Bonjour! Nous aimons apprendre le français à l’ecole Tritlington First School!
Hello! We love learning French at Tritlington First School!
At Tritlington Church of England First School, we are keen to promote the study of a foreign language because of its increasing importance in the modern world. The intention of the Modern Foreign Languages curriculum at Tritlington First School is that pupils develop an interest in other languages and deepen their understanding of other countries, cultures and people. It should be seen as a lifelong skill that will open further opportunities later in life. We are committed to ensuring that competence in another language enables pupils to interpret, create and exchange meaning within and across cultures. Pupils are encouraged to engage with the MFL curriculum through memorable experiences such as games, songs, stories and role play. From Key Stage Two we teach a carefully planned sequence of French lessons, ensuring progressive coverage of the skills required by National Curriculum.
The teaching of French in EYFS, KS1 and KS2 provides an appropriate balance of spoken and written language and lays the foundations for further foreign language teaching on their transition to middle school.
Our lessons are sequenced so that prior learning is considered and opportunities for revision of language and grammar are built in.
Our lessons and resources help children to build on prior knowledge alongside the introduction of new skills as well as offering an insight into the culture of French-speaking countries and communities.
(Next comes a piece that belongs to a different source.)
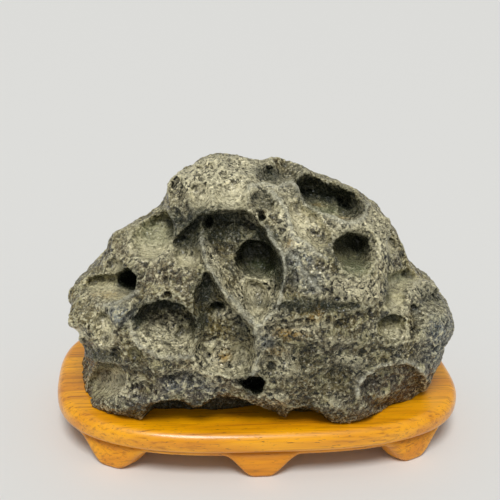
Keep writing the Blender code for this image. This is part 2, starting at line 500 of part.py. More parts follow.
def oval(length, depth, count):
    """Points along the stand's oval, evenly spaced, anticlockwise from its right end."""
    turn = np.linspace(0, 2 * math.pi, OVAL_STEPS + 1)
    power = 2 / OVAL_POWER
    x = length / 2 * np.sign(np.cos(turn)) * np.abs(np.cos(turn)) ** power
    y = depth / 2 * np.sign(np.sin(turn)) * np.abs(np.sin(turn)) ** power
    walked = np.concatenate([[0], np.cumsum(np.hypot(np.diff(x), np.diff(y)))])
    stops = np.linspace(0, walked[-1], count, endpoint=False)
    return np.stack([np.interp(stops, walked, x), np.interp(stops, walked, y)], 1), walked[-1]


def loop_of(form, outline, z):
    """A closed loop of edges at this height, or at each point's own height, in mm."""
    heights = np.broadcast_to(z, len(outline))
    verts = [form.verts.new((x * MM, y * MM, h * MM)) for (x, y), h in zip(outline, heights)]
    return [form.edges.new((a, b)) for a, b in zip(verts, verts[1:] + verts[:1])]


def make_board(wood):
    """An oval board with a full round along its top edge and a small one underneath."""
    form = bmesh.new()
    outline, _ = oval(STAND_LENGTH, STAND_DEPTH, BOARD_POINTS)
    edges = loop_of(form, outline, STAND_HEIGHT - BOARD_THICKNESS)
    face = bmesh.ops.contextual_create(form, geom=edges)["faces"][0]
    raised = bmesh.ops.extrude_face_region(form, geom=[face])["geom"]
    top = [v for v in raised if isinstance(v, bmesh.types.BMVert)]
    bmesh.ops.translate(form, verts=top, vec=(0, 0, BOARD_THICKNESS * MM))
    form.normal_update()
    bmesh.ops.recalc_face_normals(form, faces=form.faces[:])
    middle = (STAND_HEIGHT - BOARD_THICKNESS / 2) * MM
    rounds = (
        (True, BOARD_TOP_ROUND, BOARD_TOP_SEGMENTS),
        (False, BOARD_UNDER_ROUND, BOARD_UNDER_SEGMENTS),
    )
    for above, radius, segments in rounds:
        rim = [
            e for e in form.edges
            if all((v.co.z > middle) == above for v in e.verts) and abs(e.calc_face_angle(0)) > 1]
        bmesh.ops.bevel(
            form, geom=rim, offset=radius * MM, segments=segments, profile=0.5, affect="EDGES",
            clamp_overlap=False)
    return new_object("stand_board", form, wood)


def foot_heights(outline, around):
    """The apron's lower edge: flat under each foot, then an S-curve up to the level stretch."""
    step = around / len(outline)
    reach = np.full(len(outline), np.inf)
    for centre in FOOT_CENTRES:
        nearest = np.argmin(((outline - centre) ** 2).sum(1))
        steps = np.abs(np.arange(len(outline)) - nearest)
        reach = np.minimum(reach, step * np.minimum(steps, len(outline) - steps))
    rise = np.clip((reach - FOOT_HALF_WIDTH) / FOOT_SWEEP, 0, 1)
    return (STAND_HEIGHT - BOARD_THICKNESS - APRON_DROP) * rise**2 * (3 - 2 * rise)


def make_apron(wood):
    """The ring under the board, its lower edge cut into six bracket feet."""
    form = bmesh.new()
    top = STAND_HEIGHT - BOARD_THICKNESS - TOUCH_GAP
    outer, around = oval(STAND_LENGTH - 2 * APRON_INSET, STAND_DEPTH - 2 * APRON_INSET, APRON_POINTS)
    inward = -outer / np.linalg.norm(outer, axis=1)[:, None]
    inner = outer + inward * APRON_WIDTH
    low = foot_heights(outer, around)
    eased = outer + inward * APRON_EASE_DEPTH
    loops = [
        loop_of(form, outer, top),
        loop_of(form, outer, low + APRON_EASE_HEIGHT),
        loop_of(form, eased, low),
        loop_of(form, inner, low),
        loop_of(form, inner, top)]
    for first, second in zip(loops, loops[1:] + loops[:1]):
        bmesh.ops.bridge_loops(form, edges=first + second)
    bmesh.ops.recalc_face_normals(form, faces=form.faces[:])
    return new_object("stand_apron", form, wood)


def build():
    clear_scene()
    stone = finish("waxed_limestone", (0.085, 0.083, 0.075), 0.5)
    wood = finish("varnished_rosewood", (0.52, 0.23, 0.045), 0.25)
    make_rock(stone)
    make_board(wood)
    make_apron(wood)


if __name__ == "__main__":
    build()
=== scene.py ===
# %% [markdown]
# # A scholar's rock on its wooden stand
#
# A scholar's rock is a piece of limestone that water, grit and weak acids have worn for a very long time,
# kept for the look of its hollows and ridges. This one rests on an oval hardwood board over an apron cut
# into six feet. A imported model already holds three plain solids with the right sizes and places. This
# script gives each of them a finely modelled skin and a finish, and then sets a floor, a lamp and a
# camera.
#
# Sizes are written in millimetres, as a maker would, and become metres where a mesh is made.

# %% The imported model, which fixes every size and place
import math

import bmesh
import bpy
import numpy as np
from mathutils import Matrix, Vector, kdtree, noise
from mathutils.bvhtree import BVHTree


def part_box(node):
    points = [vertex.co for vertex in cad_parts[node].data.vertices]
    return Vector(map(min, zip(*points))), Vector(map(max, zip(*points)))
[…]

The introduction and revision of key vocabulary and grammatical structures is built into each lesson. Pupils are encouraged and supported to develop their speaking and listening skills through conversational work, singing activities and games.
Classes will have access to a high-quality foreign languages curriculum supported by the Language Angels scheme of work. This will progressively develop pupil skills in foreign languages through regularly taught and well-planned weekly lessons in French and ensures children have access to sound clips that model correct pronunciation by native speakers every lesson. Alongside these units, we aim to integrate the French language into the everyday curriculum where possible e.g. through History/Geography work, numbers in Maths, directions in PE etc.
The school has a two-year long term plan in place which will serve as an overall ‘teaching map’ for our MFL offer. We have an overview of units to be taught during the academic year to ensure substantial progress and learning is achieved. Each teaching unit is divided into 6 fully planned lessons. Reading, speaking, listening and writing activities will be offered in all units. In addition, children may also participate in some of the following, where appropriate: Foreign language celebration assemblies, dialogue with visiting native French speakers or cookery or tasting sessions of traditional foods from the country of the language being studied.
The curriculum is delivered using a range of resources such as iPads, flash cards, games and visual aids. Displays are used to remind pupils of key vocabulary. We also encourage active learning through the use of games, songs, rhymes, storytelling and role play to help bring French to life in our classrooms! As their confidence and skill increases, pupils record their work through pictures, captions and sentences.
The impact of our MFL curriculum is that children are encouraged to understand the relevance of what they are learning in languages and how it relates to everyday life, for example, how it could help them in another country to talk to a French speaker. Our MFL curriculum ensures that children develop their knowledge of where different languages (including the range of home languages spoken by families of the school) as well as French, are spoken in the world.
At Tritlington First School, we assess children’s work by observing pupils in lessons and during individual or paired work. In KS2 we also use written evidence in French folders as well as verbal evidence to inform our judgements of each child’s current stage of learning and language development. This is subsequently used to plan, support and challenge accordingly to ensure all children are encouraged to reach their full potential and let their light shine through the provision of varied opportunities.